Task – Your task is to copy the stretch of lines in the records below that begins with the line containing "Keep writing the" and ends with the line containing "in range(1, 11)))", exactly as written, with nothing added.

Material for the task –

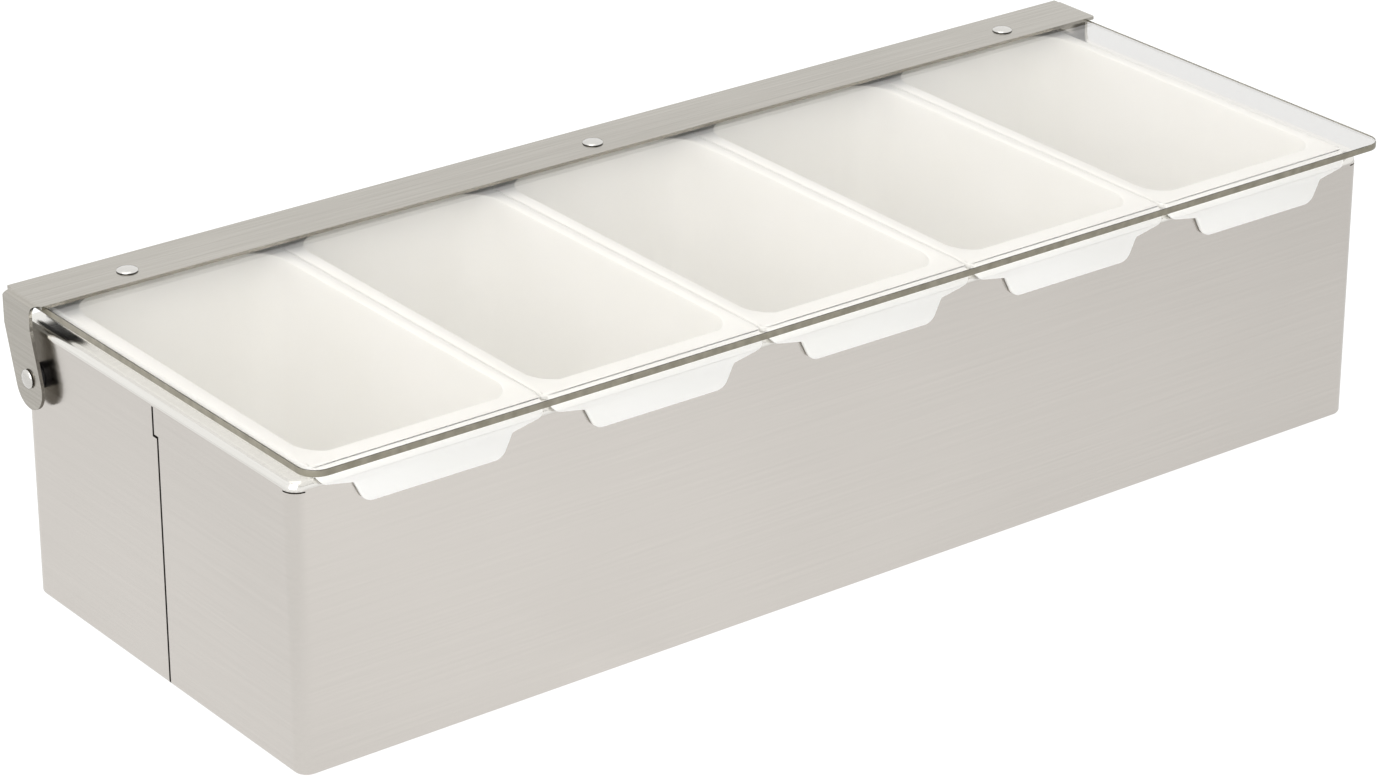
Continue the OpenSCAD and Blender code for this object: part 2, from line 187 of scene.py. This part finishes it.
def acrylic_edge():
    """Sawn and polished acrylic edge: light is trapped in the sheet, so the narrow edge looks a dark
    olive brown next to the clear faces. That look is painted in as the edge's own opaque colour."""
    material, tree, output = blank("acrylic_edge")
    place = add(tree, "ShaderNodeTexCoord").outputs["Object"]
    saw = add(tree, "ShaderNodeTexNoise", {"Scale": 1 / (4 * MM), "Detail": 3.0},
              {"Vector": place})
    tone = add(tree, "ShaderNodeValToRGB", {}, {0: saw.outputs["Fac"]})
    # Olive brown: painted shade that stands in for the light trapped in the sheet.
    stops(tone, (0.3, linear("#7A7566")), (0.7, linear("#8F8A7B")))
    edge = add(tree, "ShaderNodeBsdfPrincipled", {"Roughness": 0.22, "IOR": 1.49},
               {"Base Color": tone.outputs["Color"]})
    tree.links.new(edge.outputs[0], output.inputs["Surface"])
    return material


def turned_nylon():
    """Turned black nylon: near black, dull, with faint tool rings."""
    material, tree, output = blank("turned_black_nylon")
    place = add(tree, "ShaderNodeTexCoord").outputs["Object"]
    rings = add(tree, "ShaderNodeTexNoise", {"Scale": 1 / (0.6 * MM), "Detail": 2.0},
                {"Vector": place})
    tone = add(tree, "ShaderNodeValToRGB", {}, {0: rings.outputs["Fac"]})
    stops(tone, (0, linear("#17171A")), (1, linear("#232326")))
    nylon = add(tree, "ShaderNodeBsdfPrincipled", {"Roughness": 0.5, "IOR": 1.53},
                {"Base Color": tone.outputs["Color"]})
    tree.links.new(nylon.outputs[0], output.inputs["Surface"])
    return material


def crevice_share(tree, path):
    """Share of the studio's light left after two mirror bounces, so narrow gaps stay dark."""
    deep = add(tree, "ShaderNodeMath", {"operation": "GREATER_THAN", 1: 1.5},
               {0: path.outputs["Glossy Depth"]})
    return add(tree, "ShaderNodeMath", {"operation": "MULTIPLY_ADD", 1: -0.65, 2: 1.0},
               {0: deep.outputs[0]})


def shows_studio(tree, path):
    """One for rays that show the studio: from the camera, off a mirror or through the lid."""
    seen = add(tree, "ShaderNodeMath", {"operation": "MAXIMUM"},
               {0: path.outputs["Is Camera Ray"], 1: path.outputs["Is Glossy Ray"]})
    return add(tree, "ShaderNodeMath", {"operation": "MAXIMUM"},
               {0: seen.outputs[0], 1: path.outputs["Is Transmission Ray"]})


# Light of the paper as the steel mirrors it, over 0.8 m from left to right: place and level.
PAPER_LEVELS = ((0.1, 0.86), (0.36, 1.0), (0.95, 0.76))


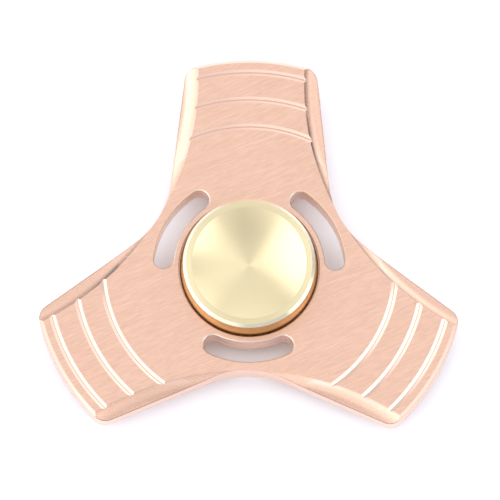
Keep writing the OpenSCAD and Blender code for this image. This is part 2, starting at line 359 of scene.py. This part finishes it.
def brass():
    """Brass caps: turned faces, a smoother bevel with a painted highlight, and a wall
    painted orange-brown as a painted reflection of the copper plate.
    """
    s = turned_shader(*TURNED_BRASS)
    normal = s.add("ShaderNodeSeparateXYZ", {0: s.coords.outputs["Normal"]}).outputs
    upright = s.math("ABSOLUTE", normal[2])
    on_wall = s.remap(upright, *CAP_WALL_ENDS, 1.0, 0.0)
    off_bevel = s.remap(upright, *CAP_BEVEL_ENDS, 0.0, 1.0)
    turned = s.surface.inputs["Base Color"].links[0].from_socket
    rough = s.surface.inputs["Roughness"].links[0].from_socket
    # the bevel gets the painted highlight
    polished = s.tint(off_bevel, BRASS_BEVEL_HIGHLIGHT, turned)
    # the wall gets the painted reflection of the copper plate
    s.drive("Base Color", s.tint(on_wall, polished, BRASS_WALL_COPPER_REFLECTION))
    s.drive("Roughness", s.blend(off_bevel, BEVEL_ROUGHNESS, rough))
    s.to_node("top_cap", "bottom_cap")


def steels():
    """The bearing's rings, shields, snap rings and balls."""
    turned_shader(*GROUND_STEEL).to_node("bearing_outer_ring", "bearing_inner_ring")
    turned_shader(*PRESSED_STEEL).to_node("shield_top", "shield_bottom")
    turned_shader(*SPRING_WIRE).to_node("snap_ring_top", "snap_ring_bottom")
    s = Shader("polished_steel", Metallic=1.0)
    haze = s.grain((0.5 * MM,) * 3, detail=5.0)
    s.drive("Base Color", s.tint(haze, rgb(0.80, 0.81, 0.83), rgb(0.90, 0.90, 0.92)))
    s.drive("Roughness", s.remap(haze, 0.3, 0.8, 0.04, 0.14))
    s.to_node(*(f"ball_{number:02d}" for number in range(1, 11)))


def black_oxide():
    """The set screw."""
    s = Shader("black_oxide", Metallic=1.0)
    mottle = s.grain((0.4 * MM,) * 3, detail=5.0)
    s.drive("Base Color", s.tint(mottle, rgb(0.035, 0.035, 0.04), rgb(0.10, 0.10, 0.11)))
    s.drive("Roughness", s.remap(mottle, 0.3, 0.7, 0.35, 0.55))
    s.bump(mottle, 0.004 * MM)
    s.to_node("set_screw")


def nylon():
    """The ball cage."""
    s = Shader("moulded_nylon", IOR=1.53)
    s.surface.inputs["Subsurface Weight"].default_value = 0.2
    s.surface.inputs["Subsurface Radius"].default_value = (0.6 * MM, 0.4 * MM, 0.25 * MM)
    fibre = s.grain((0.3 * MM, 0.3 * MM, 0.12 * MM), detail=4.0)
    s.drive("Base Color", s.tint(fibre, rgb(0.66, 0.57, 0.38), rgb(0.80, 0.73, 0.56)))
    s.drive("Roughness", s.remap(fibre, 0.3, 0.7, 0.45, 0.62))
    s.bump(fibre, 0.005 * MM)
    s.to_node("ball_cage")


copper()
brass()
steels()
black_oxide()
nylon()


# ---------------------------------------------------------------- studio
FLOOR_HALF = 3.0
PAPER_NEAR = rgb(0.90, 0.925, 0.985)
# painted shade: the paper darkens to this colour away from the spinner
PAPER_PAINTED_SHADE = rgb(0.64, 0.65, 0.68)
PAPER_FADE = (62 * MM, 110 * MM)


def make_floor():
    """Pale paper with painted shade that makes it a little darker away from the spinner."""
    mesh = bpy.data.meshes.new("floor")
    half = FLOOR_HALF
    corners = [(-half, -half, 0), (half, -half, 0), (half, half, 0), (-half, half, 0)]
    mesh.from_pydata(corners, [], [(0, 1, 2, 3)])
    floor = bpy.data.objects.new("floor", mesh)
    floor.location.z = floor_z
    bpy.context.scene.collection.objects.link(floor)
    s = Shader("paper", Roughness=0.85)
    place = s.add("ShaderNodeSeparateXYZ", {0: s.coords.outputs["Object"]}).outputs
    # painted shade that darkens the paper away from the spinner
    away = s.remap(s.root_of_squares(place[0], place[1]), *PAPER_FADE, 0.0, 1.0)
    s.drive("Base Color", s.tint(away, PAPER_NEAR, PAPER_PAINTED_SHADE))
    s.surface.inputs["Specular IOR Level"].default_value = 0.2
    mesh.materials.append(s.material)


def compass(azimuth, elevation):
    """A direction. Azimuth is counted from +X towards +Y, both in degrees."""
    az, el = math.radians(azimuth), math.radians(elevation)
    level = math.cos(el)
    return Vector((math.cos(az) * level, math.sin(az) * level, math.sin(el)))


# sine of the elevation between which the tent goes from its horizon to its ceiling
TENT_RISE = (0.05, 0.6)
TENT_WHITE = rgb(0.985, 0.985, 1.0)
# name, azimuth, elevation, where it is full, where it ends (all in degrees), radiance added
TENT_PATCHES = (
    ("wall_left", 180, 25, 36, 50, 0.85),
    ("wall_left_low", 192, 0, 28, 46, 0.1),
    ("wall_left_top", 168, 60, 10, 24, 0.5),
    ("wall_left_front", 235, 15, 14, 34, 0.5),
    ("panel_right", -17, 38, 15, 25, 1.4),
    ("panel_right_low", -22, 4, 18, 26, 0.8),
    ("gloom_right", 32, 10, 14, 28, -0.4),
    ("glow_right_top", 34, 66, 6, 18, 0.2),
    ("glow_back_right", 46, 24, 12, 22, 0.85),
    ("glow_back", 92, 16, 18, 32, 0.3),
    ("glow_back_low", 72, 2, 12, 30, 0.3),
    ("gloom_back_left", 120, -2, 10, 22, -0.25),
    ("glow_front", 246, 45, 8, 28, 0.25),
    ("lens_opening", 270, 76, 4, 18, -0.35),
)


def make_tent(ceiling, horizon):
    """A white tent round the spinner, with a darker horizon and brighter and darker
    patches that are tuned for the photograph's view."""
    world = bpy.data.worlds.new("tent")
    bpy.context.scene.world = world
    world.use_nodes = True
    tree = world.node_tree
    coords = tree.nodes.new("ShaderNodeTexCoord")

    def ramp(source, start, stop, first, last):
        made = tree.nodes.new("ShaderNodeMapRange")
        made.interpolation_type = "SMOOTHSTEP"
        tree.links.new(source, made.inputs[0])
        for index, value in enumerate((start, stop, first, last), 1):
            made.inputs[index].default_value = value
        return made.outputs[0]

    split = tree.nodes.new("ShaderNodeSeparateXYZ")
    tree.links.new(coords.outputs["Generated"], split.inputs[0])
    total = ramp(split.outputs["Z"], *TENT_RISE, horizon, ceiling)
    for name, azimuth, elevation, full, ends, radiance in TENT_PATCHES:
        facing = tree.nodes.new("ShaderNodeVectorMath")
        facing.operation = "DOT_PRODUCT"
        facing.inputs[1].default_value = compass(azimuth, elevation)
        tree.links.new(coords.outputs["Generated"], facing.inputs[0])
        ends_at, full_at = math.cos(math.radians(ends)), math.cos(math.radians(full))
        patch = ramp(facing.outputs["Value"], ends_at, full_at, 0.0, radiance)
        join = tree.nodes.new("ShaderNodeMath")
        join.label = name
        tree.links.new(total, join.inputs[0])
        tree.links.new(patch, join.inputs[1])
        total = join.outputs[0]
    background = tree.nodes["Background"]
    background.inputs["Color"].default_value = TENT_WHITE
    tree.links.new(total, background.inputs["Strength"])


def make_fill(width, height, radiance):
    """A wide panel overhead that lights the floor and does not show in the metal."""
    data = bpy.data.lights.new("fill", "AREA")
    data.size = width
    data.energy = radiance * math.pi * width * width
    light = bpy.data.objects.new("fill", data)
    light.location.z = height
    light.visible_glossy = False
    bpy.context.scene.collection.objects.link(light)


make_floor()
make_tent(ceiling=1.0, horizon=0.5)
make_fill(width=0.7, height=1.0, radiance=1.7)
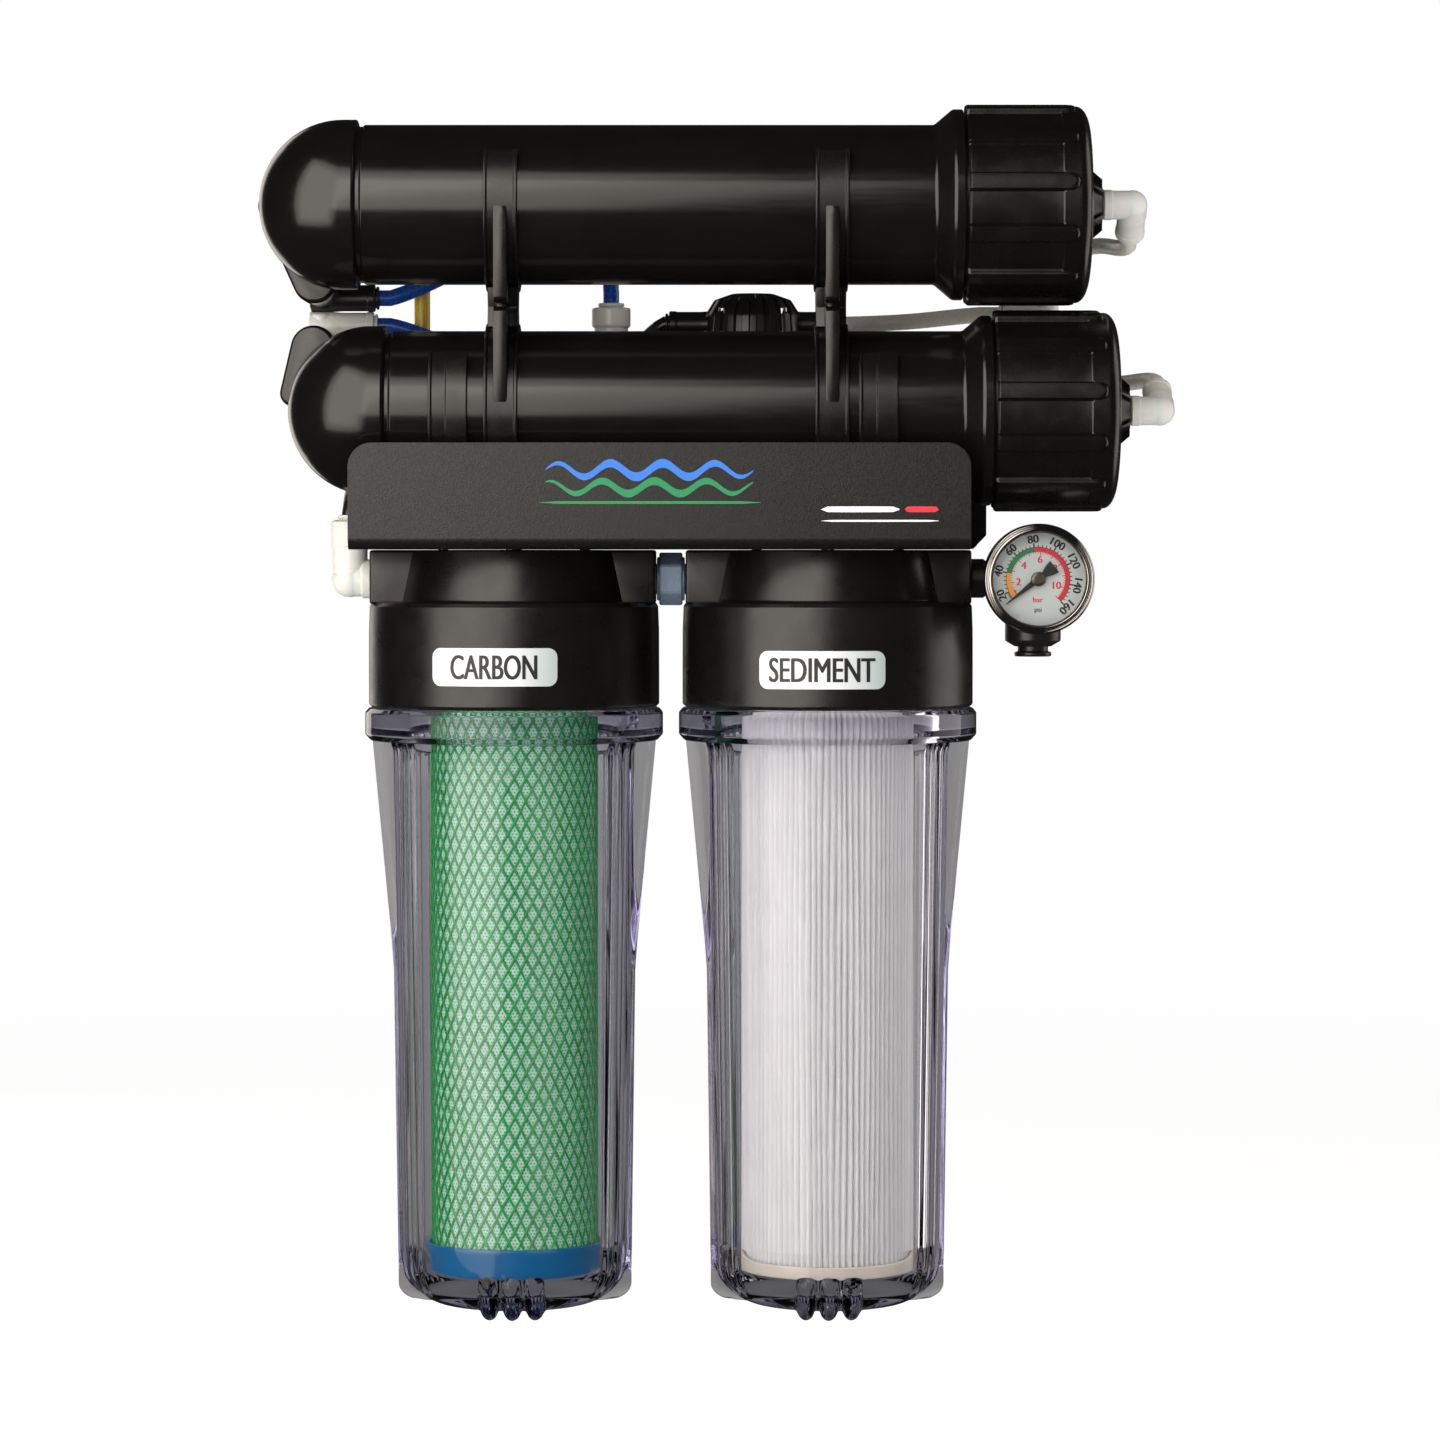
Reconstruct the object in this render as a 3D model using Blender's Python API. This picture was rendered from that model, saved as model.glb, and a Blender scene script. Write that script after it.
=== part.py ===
"""Wall-hung reverse osmosis unit: two filter sumps under a folded bracket, two membrane housings above.

Lengths are in millimetres and become metres where a mesh is made. X runs to the right, Y runs back to the
wall, Z runs up. The origin is the middle of the bracket's wall face.
"""

import math

import bmesh
import bpy
from mathutils import Matrix, Vector

MM = 0.001
GAP = 0.3
BIG, MEDIUM, SMALL = 24, 12, 8

# Filters
FILTER_X = 61.9
AXIS_Y = -62.0
HEAD_R, CONE_LOW_R, CONE_TOP_R = 57.3, 46.3, 42.3
HEAD_BOTTOM, HEAD_STEP = -82.0, -41.0
BOSS_X, BOSS_Y, PORT_Z, PORT_R = 56.0, 17.0, -31.7, 6.9
THREAD_R, SEAT_Z = 52.0, -57.7
COLLAR_R, COLLAR_TOP, COLLAR_BOTTOM = 58.75, -82.4, -95.0
BOWL_R, BOWL_END_R, BOWL_BOTTOM, BOWL_FLOOR = 46.8, 43.6, -318.5, -310.0
FIN_TOP_R, FIN_WAIST_R, FIN_END_R, FIN_WAIST_Z = 56.0, 47.5, 46.0, -183.0
SUMP_DROP_Z = -322.0
CARBON_R, PLEAT_R, CARTRIDGE_LOW, CARTRIDGE_TOP = 32.3, 34.0, -306.0, -58.0

# Bracket
SHEET, FLANGE_BOTTOM = 1.5, -20.0
PANEL_LEFT, PANEL_RIGHT, PANEL_FRONT, PANEL_TOP, PANEL_CORNER = -123.2, 115.5, -122.0, 21.0, 9.3
REAR_HALF, REAR_TOP, REAR_CHAMFER, BEND_R = 127.8, 35.0, 5.5, 3.0
SCREW_CIRCLE, SCREW_R, SCREW_HEAD_R = 28.0, 2.0, 4.4
WALL_HOLE_X, WALL_HOLE_Z, WALL_HOLE_R, ELBOW_NOTCH = 95.0, 8.0, 3.2, 4.8

# Membrane housings
HOUSING_Y, LOWER_Z, UPPER_Z, LOWER_SHIFT = -84.0, 34.0, 114.0, 11.0
TUBE_R, DOME_R, DOME_X, RIM_X, TUBE_END = 31.0, 33.0, -127.0, -120.8, 103.0
COLLAR_X, NECK_END, NECK_R, BORE_R = 113.9, 138.9, 35.0, 27.5
CAP_R, CAP_RIB, CAP_START, CAP_END, CAP_WALL = 38.1, 1.4, 114.7, 162.7, 151.5
CAP_RIBS, RIB_HALF, FIRST_RIB = 12, 4.4, -70.0
HUB_R, ELBOW_X = 16.0, 180.0
CLIP_XS, SADDLE_XS = (-65.0, 62.5), (-85.3, 80.3)
CLIP_WIDTH, SADDLE_WIDTH, CLIP_BORE, CLIP_R, SPINE = 13.0, 15.0, 31.4, 33.8, 5.3

# Gauge
GAUGE_X, GAUGE_Z, DIAL_R, NEEDLE_ZERO = 143.0, -31.5, 19.2, 218.0

# Tubing behind
LINE_R, FIT_R, SOCKET_R = 3.175, 5.3, 3.7
VALVE_X, VALVE_Y, VALVE_R, VALVE_FEED_Z, VALVE_PRODUCT_Z = 32.5, -28.0, 20.5, 70.0, 48.0
FEED_TEE = (150.0, -24.0, 74.0)
PRODUCT_TEE = (-24.0, -37.0, 48.0)
REJECT_X, REJECT_Y = -100.0, -27.0


def clear_scene():
    for obj in list(bpy.data.objects):
        bpy.data.objects.remove(obj, do_unlink=True)


def material(name, colour, roughness, metallic=0.0, transmission=0.0):
    made = bpy.data.materials.get(name) or bpy.data.materials.new(name)
    made.use_nodes = True
    shader = made.node_tree.nodes["Principled BSDF"]
    shader.inputs["Base Color"].default_value = (*colour, 1.0)
    shader.inputs["Roughness"].default_value = roughness
    shader.inputs["Metallic"].default_value = metallic
    shader.inputs["Transmission Weight"].default_value = transmission
    made.diffuse_color = (*colour, 1.0)
    return made


def black_plastic():
    return material("black_plastic", (0.012, 0.012, 0.012), 0.35)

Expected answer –
Keep writing the OpenSCAD and Blender code for this image. This is part 2, starting at line 359 of scene.py. This part finishes it.
def brass():
    """Brass caps: turned faces, a smoother bevel with a painted highlight, and a wall
    painted orange-brown as a painted reflection of the copper plate.
    """
    s = turned_shader(*TURNED_BRASS)
    normal = s.add("ShaderNodeSeparateXYZ", {0: s.coords.outputs["Normal"]}).outputs
    upright = s.math("ABSOLUTE", normal[2])
    on_wall = s.remap(upright, *CAP_WALL_ENDS, 1.0, 0.0)
    off_bevel = s.remap(upright, *CAP_BEVEL_ENDS, 0.0, 1.0)
    turned = s.surface.inputs["Base Color"].links[0].from_socket
    rough = s.surface.inputs["Roughness"].links[0].from_socket
    # the bevel gets the painted highlight
    polished = s.tint(off_bevel, BRASS_BEVEL_HIGHLIGHT, turned)
    # the wall gets the painted reflection of the copper plate
    s.drive("Base Color", s.tint(on_wall, polished, BRASS_WALL_COPPER_REFLECTION))
    s.drive("Roughness", s.blend(off_bevel, BEVEL_ROUGHNESS, rough))
    s.to_node("top_cap", "bottom_cap")


def steels():
    """The bearing's rings, shields, snap rings and balls."""
    turned_shader(*GROUND_STEEL).to_node("bearing_outer_ring", "bearing_inner_ring")
    turned_shader(*PRESSED_STEEL).to_node("shield_top", "shield_bottom")
    turned_shader(*SPRING_WIRE).to_node("snap_ring_top", "snap_ring_bottom")
    s = Shader("polished_steel", Metallic=1.0)
    haze = s.grain((0.5 * MM,) * 3, detail=5.0)
    s.drive("Base Color", s.tint(haze, rgb(0.80, 0.81, 0.83), rgb(0.90, 0.90, 0.92)))
    s.drive("Roughness", s.remap(haze, 0.3, 0.8, 0.04, 0.14))
    s.to_node(*(f"ball_{number:02d}" for number in range(1, 11)))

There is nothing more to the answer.